Ten Years ago, I didn’t have any tattoos. And I’m not sure that I even saw myself getting any one day.
I have three. And I love them so!
When I first decided that I wanted to get a tattoo, it was 2010. I thought about it for quite a few months before I decided to see a tattoo artist about planning something out.
I knew that I wanted a sunflower and after talking it through with the tattoo artist, he came up with the following, which I got on the top of my right foot, pictured, right, on my wedding day.
He was able to follow my description of the type of sunflower I wanted (not too big in the middle, with more delicate petals) and crafted it to say “Rae” in the vines.
I don’t need the reminder of what it means to me every day, but I love and appreciate it endlessly.

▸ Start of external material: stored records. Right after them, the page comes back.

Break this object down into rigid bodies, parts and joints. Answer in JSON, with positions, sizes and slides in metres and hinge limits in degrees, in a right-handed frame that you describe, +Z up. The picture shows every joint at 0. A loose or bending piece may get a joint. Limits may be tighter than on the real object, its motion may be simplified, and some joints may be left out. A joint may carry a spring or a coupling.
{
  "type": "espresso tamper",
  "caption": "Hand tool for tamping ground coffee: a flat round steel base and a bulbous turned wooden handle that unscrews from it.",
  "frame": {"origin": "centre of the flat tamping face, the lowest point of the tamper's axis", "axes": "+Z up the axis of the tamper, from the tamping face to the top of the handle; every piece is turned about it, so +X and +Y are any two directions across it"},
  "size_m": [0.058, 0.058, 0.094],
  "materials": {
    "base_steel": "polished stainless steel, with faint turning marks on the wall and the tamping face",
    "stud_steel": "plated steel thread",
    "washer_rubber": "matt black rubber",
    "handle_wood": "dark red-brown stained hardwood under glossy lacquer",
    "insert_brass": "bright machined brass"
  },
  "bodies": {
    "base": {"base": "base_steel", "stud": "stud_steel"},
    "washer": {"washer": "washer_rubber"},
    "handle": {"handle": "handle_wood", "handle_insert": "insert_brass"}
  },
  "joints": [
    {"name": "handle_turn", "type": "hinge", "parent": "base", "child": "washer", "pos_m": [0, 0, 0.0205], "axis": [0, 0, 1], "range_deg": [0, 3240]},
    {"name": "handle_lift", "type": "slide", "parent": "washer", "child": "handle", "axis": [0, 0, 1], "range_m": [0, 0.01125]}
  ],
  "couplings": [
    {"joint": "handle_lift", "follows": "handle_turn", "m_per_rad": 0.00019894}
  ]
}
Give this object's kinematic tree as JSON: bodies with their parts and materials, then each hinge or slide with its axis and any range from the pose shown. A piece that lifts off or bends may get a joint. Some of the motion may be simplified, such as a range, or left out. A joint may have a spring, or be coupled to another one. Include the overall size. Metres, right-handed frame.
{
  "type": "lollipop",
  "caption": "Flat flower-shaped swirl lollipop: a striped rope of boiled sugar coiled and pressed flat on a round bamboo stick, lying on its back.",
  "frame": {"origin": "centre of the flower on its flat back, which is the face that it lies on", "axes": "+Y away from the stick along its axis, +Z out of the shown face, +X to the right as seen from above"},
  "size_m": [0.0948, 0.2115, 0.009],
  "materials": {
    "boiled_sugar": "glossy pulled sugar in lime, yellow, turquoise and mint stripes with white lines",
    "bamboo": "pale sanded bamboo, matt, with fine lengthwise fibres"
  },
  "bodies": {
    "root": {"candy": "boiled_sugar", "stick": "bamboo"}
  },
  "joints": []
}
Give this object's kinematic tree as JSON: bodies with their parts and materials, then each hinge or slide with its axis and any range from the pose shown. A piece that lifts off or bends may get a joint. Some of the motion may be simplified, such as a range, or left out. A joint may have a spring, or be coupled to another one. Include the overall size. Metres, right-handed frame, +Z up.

Brad came with me when I got it done. After the fact he told me that he didn’t think I would handle it so well. Apparently foot tattoos are some of the most painful what with all of the little bones in your feet, but I was able to dig deep and find a place with the pain instead of letting it overcome me. I remember laying on my left side and clutching the hairs at the back of my neck, while I lay there, thinking of my best friend for almost every minute of the two and a half hours it took to finish the tattoo.
For my loves.
It took me a few years after the first one to take the leap for number two. I decided that I wanted to get something in memory of Brad and Archer, I just had to figure out what I wanted! I didn’t want the obvious “BRAD” in a heart or anything. But I went with the heart idea and got the outline of a small heart on my inner left wrist for Brad, with a small shaded-in heart above it to represent Archer.
I knew that when I had another child, I would add just one more small heart beside Archer’s.
What I didn’t see coming was the baby that I lost in between having my two kids. And when I was ready to add a heart for Maverick, it didn’t feel right to add it by itself. The baby that wasn’t viable had been a part of me, after all.
But, still, I didn’t want to add to my wrist piece that I got for my family. I wanted to get something small, completely for myself.
I chose the symbol of a butterfly to represent the fleeting life that I’ll never know and got it in the same size as the ones for my kids. It is behind. My right ear, somewhere a bit more hidden, but noticeable. I have been asked about it a handful of times and every time I am happy to explain the meaning. It’s a reminder to me of how precious life is and how lucky I have to have two instances of my heart living outside my body.
I remain the only one in either mine or Brad’s immediate families to have a tattoo (or more than two piercings). I guess that makes me the rebel. Ha!
I’ve never really felt that tattoos are addicting, as some people refer to them.